This isn’t the only developed country to have experienced serious problems with food contamination. We’ve just been extraordinarily lackadaisical when it comes to doing something about it. A new federal report on the common-sense steps taken by Japan, Canada, Ireland and several other nations provides a practical guide to food safety. The only question remaining is: What’s taking the United States so long to follow it?
The report, released this week by the U.S. Government Accountability Office, outlines steps that aren’t all about giant government bureaucracies. Rather, they’re workable for industry and more efficient at using limited resources. Foremost among them is the sensible creation of one agency to oversee food safety, as opposed to the bifurcated U.S. system in which the Department of Agriculture oversees meat and poultry, and the Food and Drug Administration takes charge of most other foods.

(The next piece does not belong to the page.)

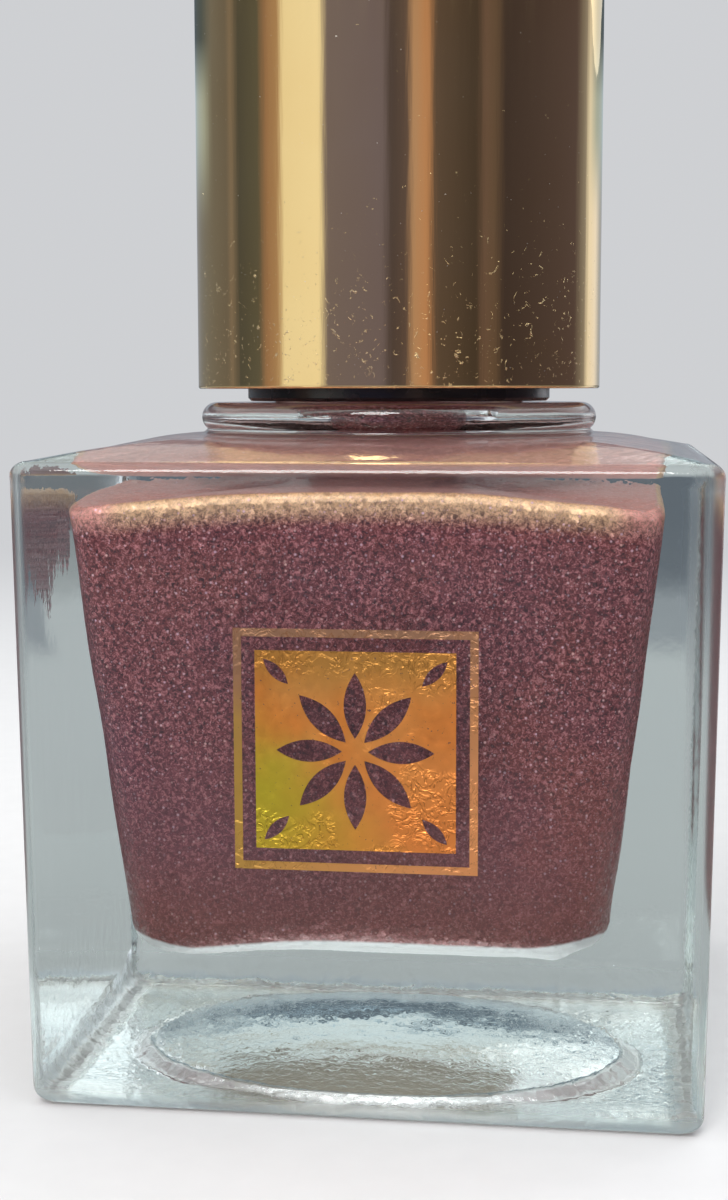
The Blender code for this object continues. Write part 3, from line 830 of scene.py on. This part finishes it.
def millimetres(tree, stretch=(1, 1, 1)):
    """Object coordinates in millimetres."""
    place = add(tree, "ShaderNodeTexCoord").outputs["Object"]
    return vector_maths("MULTIPLY", place, tuple(c / MM for c in stretch))


def noise_at(place, per_mm, detail=3.0, rough=0.5, distortion=0.0):
    return add(
        place.id_data, "ShaderNodeTexNoise", Vector=place, Scale=per_mm, Detail=detail,
        Roughness=rough, Distortion=distortion,
    ).outputs["Fac"]


def ramp(value, low, high, start=0.0, end=1.0):
    """A smooth step from `start`, where the value is `low`, to `end`, where it is `high`."""
    node = add(value.id_data, "ShaderNodeMapRange", {"interpolation_type": "SMOOTHSTEP"}, Value=value)
    for name, limit in (("From Min", low), ("From Max", high), ("To Min", start), ("To Max", end)):
        node.inputs[name].default_value = limit
    return node.outputs["Result"]


def blend(share, first, second):
    """A colour that goes from the first to the second as the share goes from 0 to 1."""
    node = add(share.id_data, "ShaderNodeMix", {"data_type": "RGBA"}, i0=share)
    for index, value in ((6, first), (7, second)):
        feed(node.inputs[index], (*value, 1.0) if isinstance(value, tuple) else value)
    return node.outputs[2]


def bump(height, distance, normal=None):
    """A bump whose height of 1 stands `distance` millimetres out."""
    node = add(height.id_data, "ShaderNodeBump", Height=height, Strength=1.0, Distance=distance * MM)
    if normal is not None:
        feed(node.inputs["Normal"], normal)
    return node.outputs[0]


# ---- materials

GLASS_COLOUR = (0.985, 0.995, 0.995, 1)
GLASS_IOR = 1.52
GLASS_TINT = (0.72, 0.93, 0.92, 1)
GLASS_TINT_DENSITY = 14.0
FLAKE_RARITY = 0.6  # only flakes whose dice fall above this share show as glints
FLAKES_PER_MM = 4.6
FINE_FLAKES_PER_MM = 8.5


def glass_material():
    """Clear pressed glass: frosty at its foot, rippled near the base and shoulder, and smudged."""
    material, tree, shader = new_material("pressed_glass")
    place = millimetres(tree)
    depth, up = axis_of(place, 1), axis_of(place, 2)
    far_x, far_y = size_of(axis_of(place, 0)), size_of(depth)
    foot = ramp(minus(up, times(ramp(depth, 10.0, 13.0), 0.7)), 1.4, 0.4)
    radius = vector_maths("LENGTH", millimetres(tree, (1, 1, 0)), output="Value")
    wall = times(ramp(radius, 11.1, 11.4), ramp(radius, 12.3, 12.0))
    edge = ramp(larger(far_x, far_y), 13.2, 13.9)
    heel = times(larger(edge, wall), foot)
    smudge = ramp(noise_at(place, 0.35, 4.0, 0.6), 0.5, 0.75, 0.0, 0.05)
    brow = times(ramp(up, 28.3, 28.6), ramp(up, 29.6, 29.3))
    corner = ramp(smaller(far_x, far_y), 14.0, 14.4, 0.0, 0.28)
    dull = larger(plus(times(foot, 0.13), times(heel, 0.3)), times(brow, 0.1))
    wave, ripple = noise_at(place, 0.22, 1.0), noise_at(place, 0.9, 3.0)
    strength = larger(ramp(up, 6.0, 4.5, 0.15, 1.0), ramp(up, 26.6, 28.4))
    soft = bump(times(ripple, strength), 0.03, bump(wave, 0.02))
    frost = times(noise_at(place, 2.4, 3.0, 0.6, 0.6), foot)
    crinkle = times(noise_at(place, 0.8, 1.5, 0.45, 0.6), heel)
    crinkled = bump(crinkle, 0.28, bump(frost, 0.04, soft))
    across = times(far_y, 1 / BODY_HALF_TOP)
    sink = times(minus(times(across, across), 1.0), ramp(far_x, 13.9, 14.4))
    rough = larger(smudge, larger(dull, corner))
    look(shader, GLASS_COLOUR, rough, bump(sink, SIDE_SINK, crinkled))
    shader.inputs["Transmission Weight"].default_value = 1.0
    shader.inputs["IOR"].default_value = GLASS_IOR
    tint = add(tree, "ShaderNodeVolumeAbsorption", Color=GLASS_TINT, Density=GLASS_TINT_DENSITY)
    feed(tree.nodes["Material Output"].inputs["Volume"], tint.outputs[0])
    return material


def flake_glints(place, per_mm):
    """Spots at the middle of the flakes that catch the light."""
    flakes = add(place.id_data, "ShaderNodeTexVoronoi", Vector=place, Scale=per_mm).outputs
    dice = add(place.id_data, "ShaderNodeSeparateColor", Color=flakes["Color"]).outputs[0]
    return times(ramp(dice, FLAKE_RARITY, 1.0), ramp(flakes["Distance"], 0.36, 0.14))


def rim_light_band(place, tilt, mottle):
    """Where painted light lies on the lacquer's upper edge and a band below it, and how near that is
    to a corner.
    """
    side, depth, up = size_of(axis_of(place, 0)), size_of(axis_of(place, 1)), axis_of(place, 2)
    near = over(smaller(side, depth), larger(side, depth))
    rim = minus(CEILING_MIDDLE - CAVITY_TOP_EDGE, times(times(near, near), CEILING_CORNER_DROP))
    under = plus(minus(rim, up), times(minus(0.5, mottle), 1.6))
    round_part = times(ramp(tilt, 0.05, 0.3), ramp(tilt, 0.985, 0.93))
    light_below_rim = times(ramp(under, 1.05, -0.2), ramp(tilt, 0.9, 0.5))
    return times(larger(round_part, light_below_rim), ramp(up, 28.0, 27.6)), ramp(near, 0.78, 0.93)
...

Unlike the USDA and the FDA, these foreign agencies have the power to recall dangerous foodstuffs, as well as to require producers to recall their products when there is reason to believe they might be unsafe. In addition, the agencies responsible for protecting consumers don’t dilute their mission by also promoting the industry. The USDA’s dual goal of inspecting meat and protecting the interests of the cattle industry is the most likely reason the agency does no more than desultory testing and is trying to stop one beef producer that wants to ratchet up its safety standards.
These countries have a “farm to table” policy in which safety laws cover every stage of food production, from field to shipper to processor and so forth. They put most of the responsibility for food safety on the producers, require importers to pay for the disposal of bad food and focus their inspections on foods that carry the greatest risk of contamination. (Lettuce and tomatoes, anyone?)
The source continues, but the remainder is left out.